Lines holding the string "part" are the ones to copy; find them all in the data.

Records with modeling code
┌──
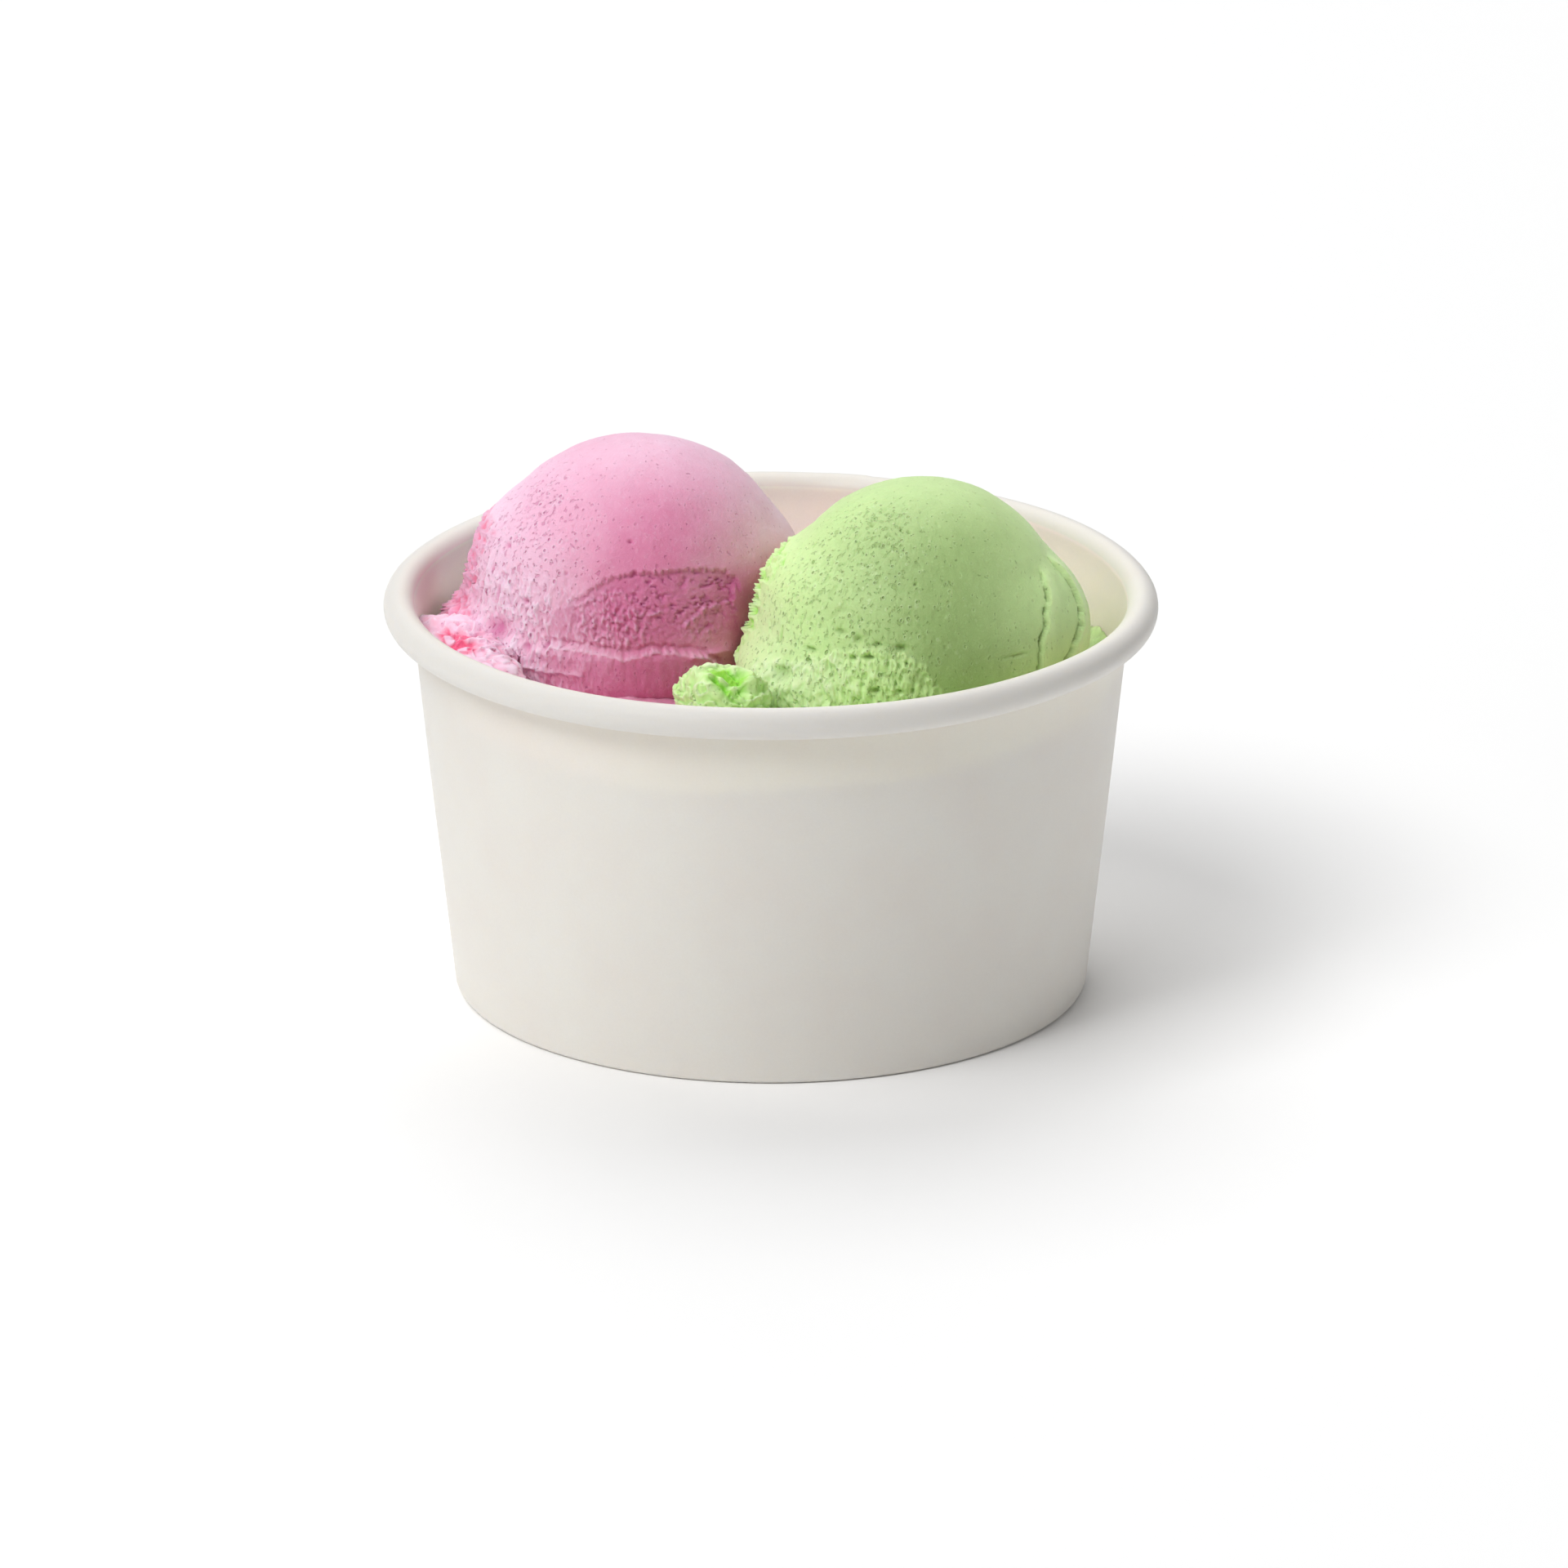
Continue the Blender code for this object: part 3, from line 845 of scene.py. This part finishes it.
    # The lower band stands proud, and a frayed lip runs along its top.
    path = [(-124, -2), (-116, -2), (-106, -2), (-94, -4)]
    path += [(-85, -2), (-74, -3), (-66, -5), (-62, -8)]
    fray = drift(place * (1.0, 1.0, 0.3), 0.55, 61, 2)
    line = stroke(a, e, path) + 0.12 * drift(place, 1.1, 60, 2) - 0.25 * fray * ease(a, -112, -98)
    front = ease(a, -127, -121) * ease(a, -52, -60)
    lip = ease(line, -0.42, -0.08) * ease(line, 0.2, 0.02) * front * np.clip(0.8 + 0.8 * fray, 0.1, 1.3)
    height = height + front * 0.45 * ease(line, 0.2, -0.1) * ease(e, -26, -14) + 0.3 * lip
    height = height - front * 0.3 * ease(np.abs(line - 0.55), 0.45, 0.0)
    crest = np.maximum(crest, 0.45 * lip)
    hollow = hollow + front * (0.34 * ease(line, 0.0, -0.6) + 0.2 * ease(np.abs(line - 0.5), 0.5, 0.0))
    ribs = drift(place * (1.6, 1.6, 0.25), 1.1, 63, 2)
    height = height + front * 0.08 * ribs * ease(line, -0.3, -0.8)
    line = stroke(a, e, [(-131, -10), (-122, -10), (-116, -10), (-109, -10)]) + 0.15 * rags
    height = height + flake(line, 0.3, 0.45)
    crest = np.maximum(crest, 0.5 * ease(line, -0.35, 0.0) * ease(line, 0.2, 0.05))
    line = stroke(a, e, [(-71, -4), (-64, -4), (-59, -4), (-52, -6)])
    height = height + flake(line, 0.4, 1.0)

    # Single marks: the big hollow low on the left, a slit, and a few round holes.
    marks = [
        (-145, -2, 2.3, 1.9, 0.8),
        (-130, -4, 0.8, 0.6, 0.8),
        (-133, 11, 0.45, 0.38, 0.9),
        (-147, 10, 0.22, 1.1, 0.7),
        (-153, 17, 0.2, 0.8, 0.4),
        (-149, 27, 0.5, 0.35, 0.5),
        (-167, 14, 0.5, 0.4, 0.6),
        (-166, 8, 0.5, 0.35, 0.6),
        (-165, 4, 0.6, 0.4, 0.6),
        (-93, 37, 0.32, 0.2, 0.5),
        (-64, 5, 0.55, 0.35, 0.5),
        (-50, 18, 0.35, 1.0, 0.5),
        (-53, 14, 0.3, 0.5, 0.5),
        (-122, -2, 0.4, 0.3, 0.5),
    ]
    height, hollow, whole = dig(a, e, marks, height, hollow, 1.0, 0.9)
    crest = crest * whole
    rimed = 0.2 * hump(a, -152, 30) * ease(e, 30, 6)
    rimed = rimed + 0.3 * ease(np.abs(turned_away(a, 130)), 46, 30) * ease(e, 50, 20)
    frost = np.clip(frost + 0.7 * crest + rimed, 0, 2)
    pores = np.clip(0.15 + 1.1 * pores, 0, 1) * (1 - 0.8 * fringe) * (1 - 0.7 * inside)
    tints = {"hollow": np.clip(hollow, 0, 1), "frost": frost, "torn": np.clip(torn, 0, 1), "pores": pores}
    return height, tints


def pistachio_relief(a, e, way):
    """The pistachio scoop: porous on the left, torn low at the front, pleated on the right."""
    place = way * PISTACHIO["radius"]
    pores = ease(e, 84, 58) * hump(a, -128, 44)
    pores = np.maximum(pores, 0.15 + 0.3 * hump(a, 80, 45) * ease(e, 70, 40))
    path = [(-165, -9), (-152, -4), (-143, -2), (-132, 1), (-120, 6), (-109, 8)]
    path += [(-97, 8), (-88, 1), (-82, -8)]
    under = stroke(a, e, path) + 0.7 * drift(place, 1.6, 73, 2)
    crust = ease(under, 0.5, -0.5) * ease(a, -180, -172) * ease(a, -76, -86)
    crust = np.maximum(crust, 0.8 * hump(a, 60, 34) * ease(e, 8, -6))
    ragged_top = 28 + 4 * drift(place, 3.0, 94)
    fringe = ease(np.abs(turned_away(a, 174)) + 8 * drift(place, 1.8, 95, 3), 19, 9)
    fringe = fringe * ease(e, ragged_top + 3, ragged_top - 1)
    height, hollow, crest = scoop_skin(place, 70, pores * (1 - 0.8 * fringe), 0.9 * crust, 0.65)
    frost = bloom(way, place, -80, 36, 42, 38, 80)

    # The fringe: torn shelves behind the left side, with bright hollows between them.
    shelves = teeth(a, e, place, 1.5, 91)
    rags = drift(place, 1.4, 93, 3)
    height = height + fringe * (1.25 * shelves + 0.2 * rags - 0.2)
    torn = 0.85 * fringe * ease(0.75 * shelves + 0.25 * rags, 0.16, -0.02)
    pockets = dents(place, 1.9, 92, 0.2, 0.5) * hump(a, -177, 8) * ease(e, 26, 18)
    height = height - 0.6 * pockets
    torn = torn + pockets

    # The torn part stands a little proud under its ledge, in chunky folds.
    ledge = ease(np.abs(under + 0.2), 0.7, 0.0) * ease(a, -160, -150) * ease(a, -84, -94)
    height = height + crust * (0.2 + 0.4 * drift(place, 2.6, 74, 2)) + 0.15 * ledge

    # Single marks: deep tears along the ledge, a slit, and a few round holes.
    marks = [
        (-144, -6, 1.4, 1.1, 1.3),
        (-134, 4, 1.0, 0.35, 0.9),
        (-123, 13, 0.8, 0.35, 0.7),
        (-115, 11, 0.7, 0.6, 0.7),
        (-116, 4, 0.5, 0.45, 1.0),
        (-110, 5, 1.1, 0.35, 1.0),
        (-98, 9, 1.0, 0.55, 1.1),
        (-107, 10, 0.5, 0.35, 0.8),
        (-134, 0, 0.7, 0.35, 0.8),
        (-107, -7, 0.7, 0.45, 0.9),
        (-98, -7, 0.5, 0.4, 0.7),
        (-150, 5, 0.22, 1.1, 0.9),
        (-160, 40, 0.15, 0.55, 0.35),
        (-93, 34, 0.3, 0.22, 0.5),
        (-99, 56, 0.26, 0.2, 0.4),
        (-78, 60, 0.26, 0.2, 0.4),
        (-53, 3, 2.2, 0.2, 0.3),
    ]
    height, hollow, _ = dig(a, e, marks, height, hollow, 0.8, 0.65)

    # Layers laid over each other down the right side, each with a crisp edge.
    for path, tall in [
        ([(-23, 31), (-27, 24), (-31, 19), (-36, 14), (-37, 11), (-41, 7), (-43, -4)], 0.38),
        ([(-6, 34), (-8, 27), (-9, 20), (-12, 13), (-17, 8), (-22, 3), (-28, -4)], 0.6),
    ]:
        line = stroke(a, e, path) + 0.25 * drift(place, 2.4, 75, 2) + 0.22 * drift(place, 0.7, 76, 2)
        fade = ease(e, 32, 24) * ease(e, -12, -2)
        worn = np.clip(0.7 + 1.2 * drift(place, 1.2, 77, 2), 0, 1.3)
        height = height + tall * ease(line, -0.05, 0.12) * ease(line, 4.0, 0.4) * fade
        gap = ease(np.abs(line + 0.1), 0.3, 0.05) * fade * worn
        height = height - 0.3 * gap
        hollow = hollow + 0.7 * gap
        frost = frost + 0.35 * ease(line, 0.1, 0.6) * ease(line, 2.6, 0.6) * fade
    rimed = 0.3 * hump(a, -150, 34) * ease(e, 24, 4)
    frost = np.clip(frost + 0.4 * crest + 0.4 * crust + rimed, 0, 2)
    pores = np.clip(0.15 + 1.1 * pores, 0, 1) * (1 - 0.8 * fringe)
    tints = {"hollow": np.clip(hollow, 0, 1), "frost": frost, "torn": np.clip(torn, 0, 1), "pores": pores}
    return height, tints


def make_spill(name, scoop, material, centre, half, turn, seed, glow, rough=1.0, rows=150, columns=230):
    """Gelato squeezed out beside a scoop: a boxy egg with lumps, crisp ledges, dents and torn hollows.

    Its radius in each direction is (|x/a|^n + |y/b|^n + |z/c|^n)^(-1/n), with a, b and c its half sizes,
    plus relief times rough. glow is where along and across it, from -1 to 1, its torn hollow is, and
    how large. It is turned about an upright axis.
    """
    boxy = 3.4
    e, way = sphere_grid(rows, columns)
    radius = (np.abs(way / np.array(half)) ** boxy).sum(-1) ** (-1 / boxy)
    place = way * radius[..., None]
    lumps = drift(place, 4.2, seed, 3)
    ledges = place[..., 2] / 1.9 + 1.1 * drift(place, 3.0, seed + 1, 2)
    rise = (ledges - np.floor(ledges)) ** 1.6
    fine = drift(place, 1.1, seed + 4, 3)
    chips = dents(place, 1.3, seed + 2, 0.12, 0.46)
    off = np.hypot(place[..., 0] / half[0] - glow[0], place[..., 1] / half[1] - glow[1])
    deep = ease(off, glow[2], 0.5 * glow[2]) * ease(drift(place, 2.0, seed + 3, 2), -0.6, -0.1)
    folds = sharp_folds(place, 2.6, seed + 5, 2)
    height = 0.9 * lumps + 0.45 * (rise - 0.4) + 0.35 * (folds - 0.45)
    height = height + 0.12 * fine - 0.25 * chips - 0.4 * deep
    height = rough * height * ease(90 - np.abs(e), 0, 12)
    points = place + way * height[..., None]
    points[0] = points[0, :1]
    points[-1] = points[-1, :1]
    c, s = math.cos(math.radians(turn)), math.sin(math.radians(turn))
    x, y, z = np.moveaxis(points, -1, 0)
    points = in_cup(np.stack([x * c - y * s, x * s + y * c, z], -1) + np.array(centre))
    frost = np.clip(0.85 + 0.7 * ease(rise + 0.6 * fine, 0.5, 1.2) + 0.3 * lumps, 0, 2)
    torn = np.clip(1.1 * deep + 0.25 * ease(rise, 0.25, 0.0), 0, 1)
    tints = {"hollow": 0.6 * chips, "frost": frost, "torn": torn, "pores": 0.5 + 0 * frost}
    new_gelato(name, scoop, points, material, tints)


def make_gelato(strawberry, pistachio):
    """For each flavour its filling, its scoop, and what was squeezed out beside the scoop."""
    make_bed("strawberry_filling", STRAWBERRY, strawberry, 110, [(-38, -3, 4.0, 10, 6, 100)])
    flares = [
        (180, 57, 46, 22, 1.3),
        (180, 40, 5, -8, 2.2),
        (0, 40, 36, 18, 0.8),
        (-95, 46, -1, -5, 0.7),
        (-150, 28, 0, -10, 1.0),
    ]
    make_scoop("strawberry_scoop", STRAWBERRY, strawberry, flares, strawberry_relief)
    centre, half, glow = (-37.6, -6.4, 41.6), (13.5, 5.3, 5.0), (-0.08, 0.25, 0.46)
    make_spill("strawberry_spill", STRAWBERRY, strawberry, centre, half, 108, 130, glow)

    swells = [(-5.5, -23.5, 4.0, 6, 4, 25), (40, -9, 2.3, 6, 4, 80)]
    make_bed("pistachio_filling", PISTACHIO, pistachio, 210, swells)
    flares = [
        (180, 57, 42, 16, 2.2),
        (180, 46, 6, -10, 2.3),
        (0, 46, 33, 10, 2.0),
        (-95, 52, 20, -5, 0.9),
        (-8, 34, 16, 2, 0.8),
        (-152, 26, 0, -14, 1.6),
    ]
    make_scoop("pistachio_scoop", PISTACHIO, pistachio, flares, pistachio_relief)
    centre, half, glow = (-6.0, -23.6, 42.2), (5.1, 5.2, 5.8), (-0.05, -0.45, 0.62)
    make_spill("pistachio_spill", PISTACHIO, pistachio, centre, half, 25, 230, glow)
    centre, half, glow = (39.5, -9.5, 40.2), (6.5, 3.3, 2.6), (0, 0, 0.01)
    make_spill("pistachio_flap", PISTACHIO, pistachio, centre, half, 80, 250, glow, 0.3, 90, 140)


# Floor, lights and camera


def make_floor():
    """A plain white sheet that runs far past the view."""
    finish = Finish("pale_sheet")
    finish.shade(Base_Color=linear("FBFBFB"), Roughness=0.9, Specular_IOR_Level=0.0)
    mesh = bpy.data.meshes.new("pale_sheet")
    half = 8.0
    corners = [(-half, -half, 0), (half, -half, 0), (half, half, 0), (-half, half, 0)]
    mesh.from_pydata(corners, [], [(0, 1, 2, 3)])
    mesh.materials.append(finish.material)
    floor = bpy.data.objects.new("pale_sheet", mesh)
    floor.location.z = -0.00002
    bpy.context.scene.collection.objects.link(floor)


def make_light(name, azimuth, elevation, size, power):
    """A square soft light four metres off, that looks at the scoops from an azimuth and an elevation."""
    target, distance = Vector((0, 0, 0.045)), 4.0
    way = Vector(direction(azimuth, elevation))
    data = bpy.data.lights.new(name, "AREA")
    data.size = size
    data.energy = power
    light = bpy.data.objects.new(name, data)
    light.location = target + way * distance
    light.rotation_euler = way.to_track_quat("Z", "Y").to_euler()
    bpy.context.scene.collection.objects.link(light)


def make_lights():
    """A faint white surround, windows from the left and behind, and glows from the table and walls."""
    world = bpy.data.worlds.new("soft_surround")
    world.use_nodes = True
    background = world.node_tree.nodes["Background"]
    background.inputs["Color"].default_value = (1.0, 1.0, 1.0, 1.0)
    background.inputs["Strength"].default_value = 0.02
    bpy.context.scene.world = world
    make_light("window_left", -145, 55, 2.25, 73)
    make_light("window_middle", -138, 42, 1.0, 13)
    make_light("window_front", -119, 46, 1.5, 26)
    make_light("table_glow_left", -150, 8, 2.5, 27)
    make_light("table_glow_right", -45, 10, 2.5, 7)
    make_light("skylight", 110, 60, 3.0, 70)
    make_light("window_back", 60, 45, 3.0, 15)
    make_light("wall_back", 90, 30, 3.0, 28)
    make_light("wall_right", 0, 20, 3.0, 22)


def make_camera():
    """A long lens from the front, looking down about 19 degrees, taking in the cup and its shadow."""
    data = bpy.data.cameras.new("camera")
    data.sensor_width = 36.0
    data.lens = 324.6
    data.clip_end = 20.0
    camera = bpy.data.objects.new("camera", data)
    down, turn = 19.336, -0.056
    camera.location = (0.0, -1.6549, 0.60577)
    camera.rotation_euler = (math.radians(90 - down), 0.0, math.radians(turn))
    bpy.context.scene.collection.objects.link(camera)
    bpy.context.scene.camera = camera


def main():
    """The dressed part in its scene, and the CAD's box and its own side by side in a file."""
    bpy.context.scene.view_settings.view_transform = "Standard"
    paper = paper_finish()
    strawberry = gelato_finish("strawberry_gelato", "E689B1", "FFD8EE", "FFEAF9", "CB4F93", "F6638E")
    pistachio = gelato_finish("pistachio_gelato", "A1BE79", "DAF9AF", "EEFFD2", "84A350", "A0E650")
    make_cup(paper)
    make_gelato(strawberry, pistachio)
    make_floor()
    make_lights()
    make_camera()


main()
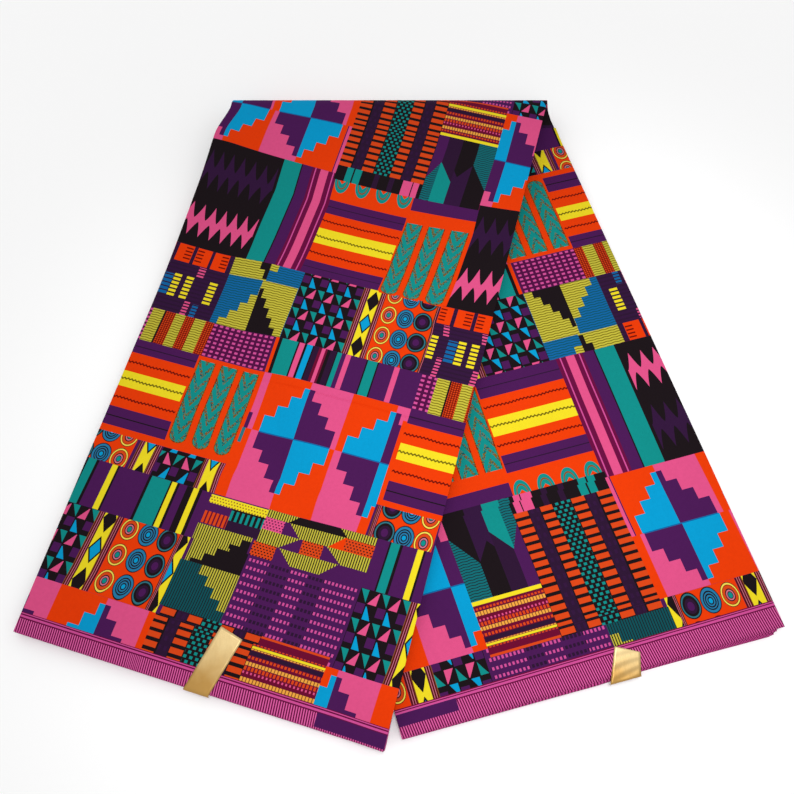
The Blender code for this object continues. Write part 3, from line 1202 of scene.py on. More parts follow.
└──
**WRITTEN RESPONSE**
Continue the Blender code for this object: part 3, from line 845 of scene.py. This part finishes it.
    # The torn part stands a little proud under its ledge, in chunky folds.
    """The dressed part in its scene, and the CAD's box and its own side by side in a file."""
The Blender code for this object continues. Write part 3, from line 1202 of scene.py on. More parts follow.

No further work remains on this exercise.